その昔、馬場さんは言ってたんだ。どこで言ってたかも覚えていないし、細かい内容もうろ覚えなのでオレの言葉で再現するが、以下のようなことである。

(馬場さんの声でお読みください)
みなさん真剣勝負とか八百長とかいろいろ言いますけどねえ、例えばジャンボとまだ弱い若手選手が試合をするでしょう。そんなもん、誰がどう考えたってジャンボが勝ちますよ。しかしねえ、それがたまたま弱い若手の地元の、田舎の体育館だったら、その若手の家族から同級生から、学校の先生から親戚まで、みんな見に来るんですよ。その若手を応援するために、チケット買って横断幕作って来てくれてるんですよ。そんな場合でもジャンボは、1秒でも早く若手に勝たなきゃいけないんですかね。それが真剣勝負なんですかね。
最後はジャンボがバックドロップで勝つにしろ、少しは若手に攻めさせてやろう、若手が頑張っている姿をお客さんに見せてやろう。その上で、全力を出して勝ってやろう。そう思うのが自然な人情じゃないんですかね。そのジャンボの人情を八百長と言われてもねえ、そんなことお構いなしに、1秒でも早く勝てばそれでいいと思うような人間を、お客さんはお金を払って観たいと思いますかねえ。ぼくは、そうは思いませんねえ。

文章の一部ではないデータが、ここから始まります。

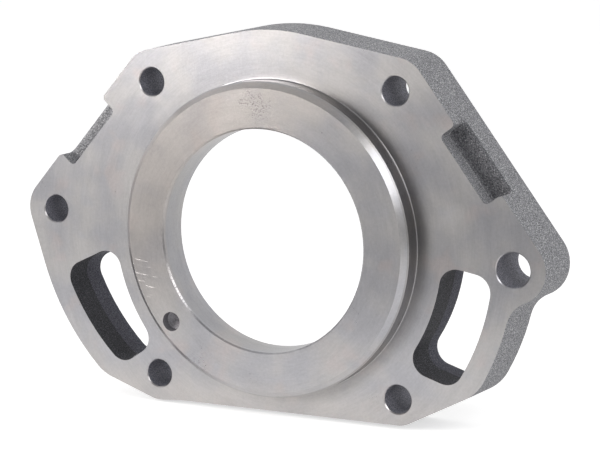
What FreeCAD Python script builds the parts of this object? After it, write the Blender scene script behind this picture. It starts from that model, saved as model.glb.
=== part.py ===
import FreeCAD, Part
import math
import os

import Sketcher
from FreeCAD import Placement, Rotation, Vector

# Pump adapter: one iron casting, machined on both faces.
# Millimetres. X runs to the right, Z up, and the front face looks along -Y.
# The origin is on the bore's axis, in the plane of the front face.

os.makedirs("parts", exist_ok=True)
doc = FreeCAD.newDocument("PumpAdapter")

# Driving dimensions
SIZES = [
    ("plate_thickness", 29.5, "front face to back face"),
    ("rim_draft_angle", 2.2, "degrees, the cast rim widens towards the back"),
    ("bore_diameter", 113.0, "main bore"),
    ("bore_edge", 0.8, "chamfer at the mouth of the bore"),
    ("web_depth", 5.4, "how far the bore runs behind the front face"),
    ("seat_diameter", 152.4, "pump seat in the back face"),
    ("seat_edge", 1.5, "chamfer at the mouth of the seat"),
    ("pilot_diameter", 160.0, "locating ring on the front"),
    ("pilot_height", 12.5, "ring above the front face"),
    ("pilot_chamfer", 3.2, "lead-in of the ring"),
    ("pilot_root", 0.6, "fillet between ring and face"),
    ("bolt_width", 137.5, "four bolts, across"),
    ("bolt_height", 153.0, "four bolts, up and down"),
    ("bolt_hole", 14.5, "four bolt holes"),
    ("ear_reach", 130.0, "ear holes from the bore's axis, across"),
    ("ear_rise", 7.0, "left ear hole above the axis, right one below"),
    ("ear_hole_left", 14.5, "hole in the left ear"),
    ("ear_hole_right", 17.5, "larger hole in the right ear"),
    ("front_edge", 0.5, "chamfer on the bolt and ear holes, front"),
    ("back_edge", 1.0, "chamfer on the bolt and ear holes, back"),
    ("dowel_hole", 10.0, "blind hole in the ring's face"),
    ("dowel_depth", 5.0, "its straight depth"),
    ("dowel_radius", 69.7, "its distance from the axis"),
    ("dowel_angle", 40.35, "degrees below the left of the axis"),
    ("corner_wall", 9.2, "metal round the two upper bolts"),
    ("ear_wall_left", 9.5, "metal round the left ear hole"),
    ("ear_wall_right", 7.8, "metal round the right ear hole"),
    ("foot_wall_left", 7.0, "metal round the lower left bolt"),
    ("foot_wall_right", 6.0, "metal round and below the lower right bolt"),
    ("foot_hollow", 40.0, "radius between the left foot and the bottom edge"),
    ("foot_step", 15.75, "from the lower left bolt to the middle of that radius"),
    ("crown_radius", 100.0, "top of the rim"),
    ("crown_rise", 11.65, "top of the rim above the two upper corners"),
    ("sweep_right_beyond", 1.0, "radius of the right rim beyond the ears' reach"),
    ("sweep_left_x", 14.1, "centre of the left rim, left of the axis"),
    ("sweep_left_z", 15.3, "centre of the left rim, above the axis"),
    ("knee_right", 23.0, "lower right corner"),
    ("knee_right_rise", 24.1, "its centre above the lower right bolt"),
    ("knee_left", 22.0, "lower left corner"),
    ("knee_left_rise", 16.1, "its centre above the lower left bolt"),
    ("neck_radius", 17.0, "hollow between the right rim and the right ear"),
    ("rim_wall_right", 11.0, "between the right slot and the rim"),
    ("rim_wall_left", 12.0, "between the left slot and the rim"),
    ("slot_land", 13.1, "between the ring and each slot"),
    ("slot_corner", 9.0, "corners of both slots"),
    ("slot_right_top", 17.7, "its upper inner corner below the axis"),
    ("slot_right_top_outer", 19.3, "its upper outer corner below the axis"),
    ("slot_right_foot", 21.8, "its lower inner corner above the lower right bolt"),
    ("slot_right_foot_outer", 19.0, "its lower outer corner above the lower right bolt"),
    ("slot_left_top", 22.6, "its upper inner corner below the axis"),
    ("slot_left_top_outer", 29.2, "its upper outer corner below the axis"),
    ("slot_left_foot", 18.2, "its lower inner corner above the lower left bolt"),
    ("slot_left_foot_outer", 13.9, "its lower outer corner above the lower left bolt"),
    ("core_right", 20.5, "depth of the right slot's front core"),
    ("core_left", 17.5, "depth of the left slot's front core"),
    ("core_ridge", 0.8, "how far the slot walls close in where the cores met"),
    ("notch_length", 40.0, "both notches, along the rim"),
    ("notch_inward", 10.0, "both notches, in from the rim"),
    ("notch_depth", 12.0, "both notches, behind the front face"),
    ("notch_draft_angle", 3.0, "degrees, the notch narrows with depth"),
    ("notch_corner", 2.5, "inner corners of the notch"),
    ("notch_floor", 2.0, "fillet round the floor of the notch"),
    ("notch_mouth", 2.5, "rounding where the notch leaves the rim"),
    ("notch_right", 50.8, "middle of the notch from the upper right bolt"),
    ("notch_left", 47.3, "middle of the notch from the upper left bolt"),
]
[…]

オレだって昔はよかった式の愚痴は言いたくないんだけど、かつては本当に、本当に美しい時代が確かにあったんだ。間違いなくオレもその時代の中にいたんだけど、そのときは美しさに全然気がつかなかったんだ。そして今、美しい時代は終わろうとしている。残っているのは全日本プロレス、NOAH、ZERO1-MAXだけか。

オレは絶滅していくプロレスファンだ。テキサスの化石になるんだ。あとから来る連中、PRIDEに熱狂する平成のデルフィンたちよ。小池栄子たちよ。拾ってくれるな、黙って通り過ぎてくれ。